For many years our school just seemed to run by itself. There was no office. There were no records, except in the files of the Theological School Committee or of Synod. The school didn’t even own a typewriter. 

All that has changed within the past ten to fifteen years, and it changed even more when we moved to our present building on Ivanrest. It changed partly because life at the seminary simply became busier and more complicated; and it changed partly, too, because of licensing requirements by the State of Michigan, and the consequent necessity of record-keeping. 

Hence, at school we have a couple office assistants of the kind that are virtually indispensable but nevertheless seldom mentioned, nor appreciated the way they ought to be. 
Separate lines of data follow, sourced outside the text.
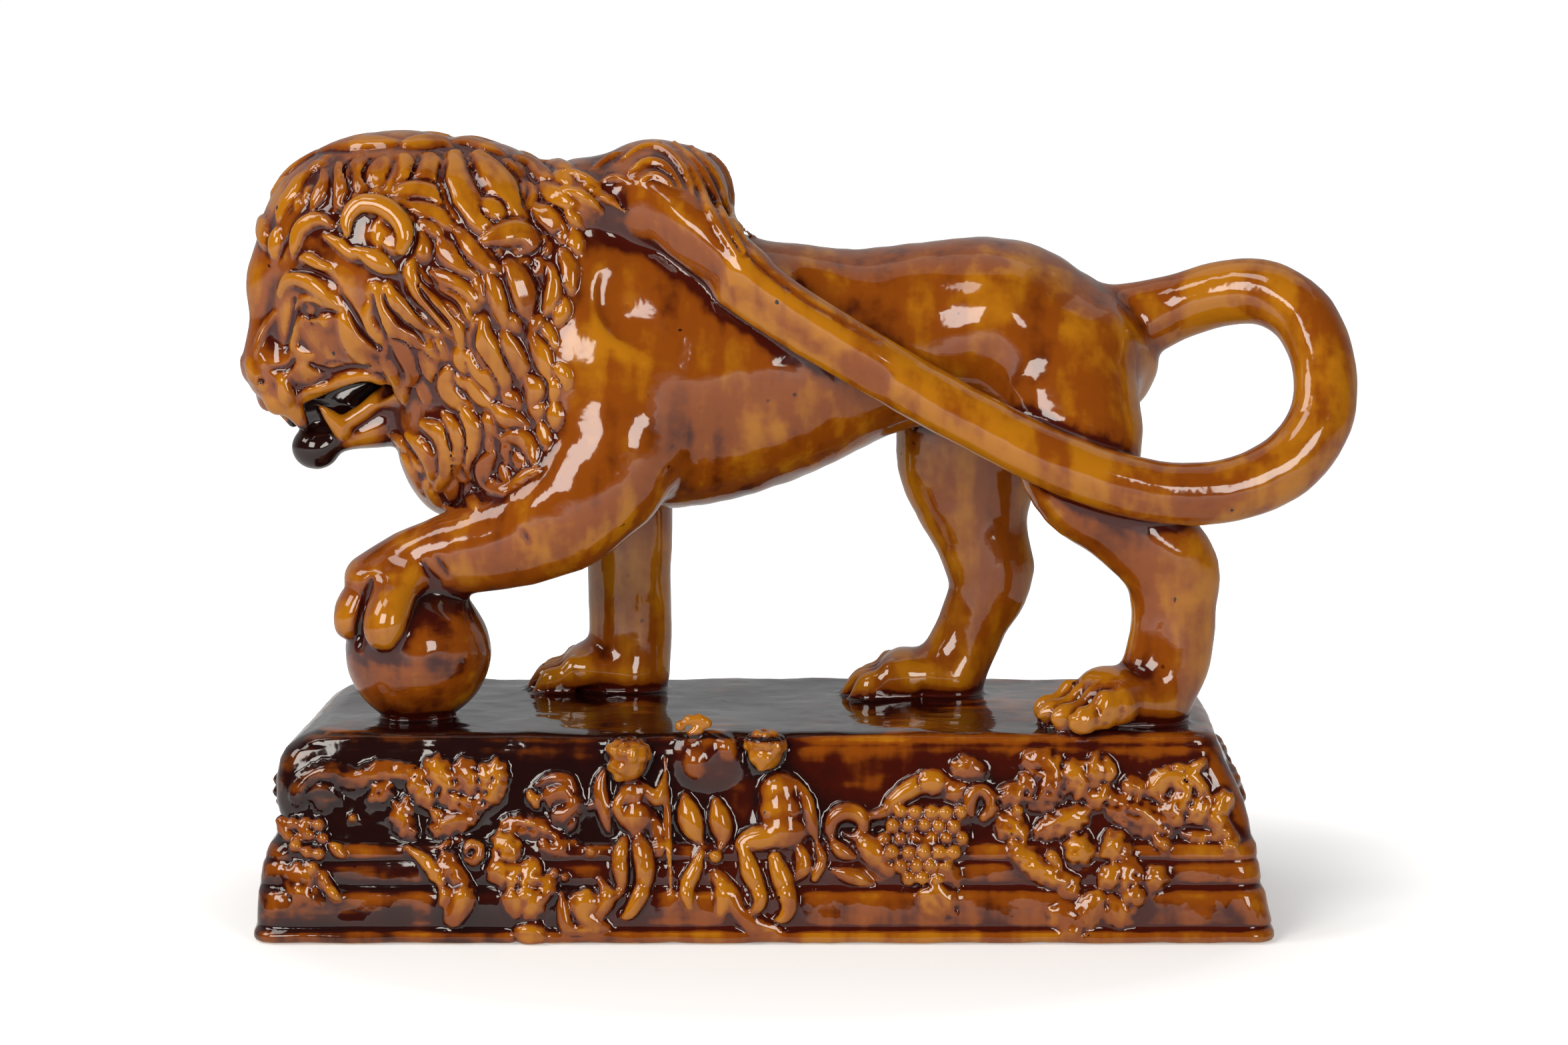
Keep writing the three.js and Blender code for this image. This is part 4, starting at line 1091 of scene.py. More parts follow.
def model_plinth(lion):
    """The oblong plinth with its mouldings; its back left top corner has slumped in."""
    clay = lion.clay
    slices, (x, y, z) = clay.window([-BEYOND] * 3, [BEYOND, BEYOND, lion.height + 10])
    height = z.ravel() * DRAWN_HEIGHT / lion.height
    faces, left, right = (np.interp(height, PLINTH_LEVELS[:, 0], PLINTH_LEVELS[:, k]) for k in (1, 2, 3))
    slump = BACK_LEFT_SLUMP * (np.clip(height, 0, DRAWN_HEIGHT) / DRAWN_HEIGHT) ** 2
    reach_y = (lion.depth / 2 - faces)[None, None, :]
    reach_right = (lion.length / 2 - right)[None, None, :]
    reach_left = (lion.length / 2 - left)[None, None, :] - slump[None, None, :] * (0.5 + y / lion.depth)
    across = np.abs(y) - (reach_y - CORNER)
    along = np.maximum(x - (reach_right - CORNER), -x - (reach_left - CORNER))
    outside = np.sqrt(np.maximum(across, 0) ** 2 + np.maximum(along, 0) ** 2)
    wall = (outside + np.minimum(np.maximum(across, along), 0) - CORNER) * 0.94
    top = z - lion.height + 0.25 * np.sin(x * 0.045 + 1) * np.cos(y * 0.06)
    bottom = -z
    solid = -smooth_min(-wall, -np.maximum(top, bottom) * np.ones_like(wall), 2.0)
    # Hand-luted slabs are never quite true
    solid = solid + LONG_WAVE * np.sin(x * 0.11 + z * 0.05) * np.sin(y * 0.09 + 2)
    solid = solid + SHORT_WAVE * np.sin(x * 0.23 + 1) * np.cos(z * 0.21)
    clay.add(slices, solid.astype(np.float32), 2.5)


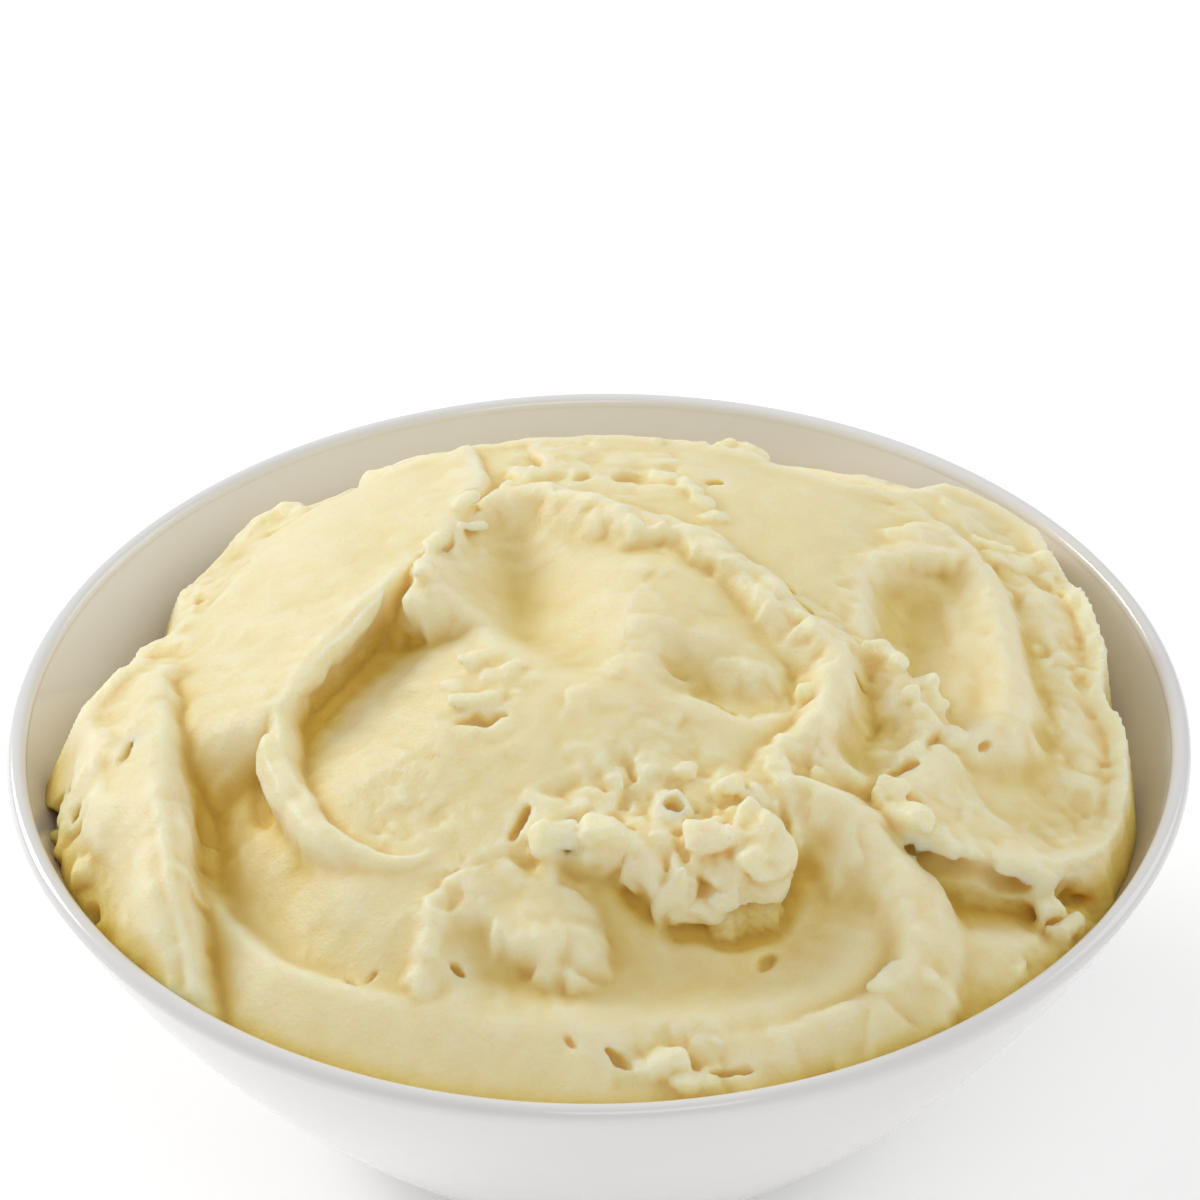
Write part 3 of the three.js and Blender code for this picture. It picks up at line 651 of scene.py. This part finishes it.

I refer, first of all, to Mrs. R.H. Meyer, our office secretary. But she is more than a secretary. When occasionally she cannot be at school, things don’t seem to run normally. Mrs. Meyer is our secretary, our bookstore manager, our book-keeper, and sometimes, I suspect, a kind of mother-confessor to some of the students. She began working for us before we had an office; she typed in Prof. Hoeksema’s home office when he was at school. Now she works every morning when school is open, and sometimes when it is not. In addition to all the usual office chores and correspondence, she acts as secretary to all three faculty members. They are furnished with Dictaphones and bring their material to her to be typed. There is many a lecture that has passed through her typewriter, and almost all our syllabi have been prepared by her. I venture to say, too, that incidentally to her work she has gotten a bit of theological education. 

Our other little known helper is Mr. Don Doezema. One of the several hats he wears is that of registrar at our seminary. He takes care of all our academic records, keeps them up to date, issues grade reports and transcripts, and performs many other chores which serve to take the pressure off the faculty. 

Our thanks and appreciation to both!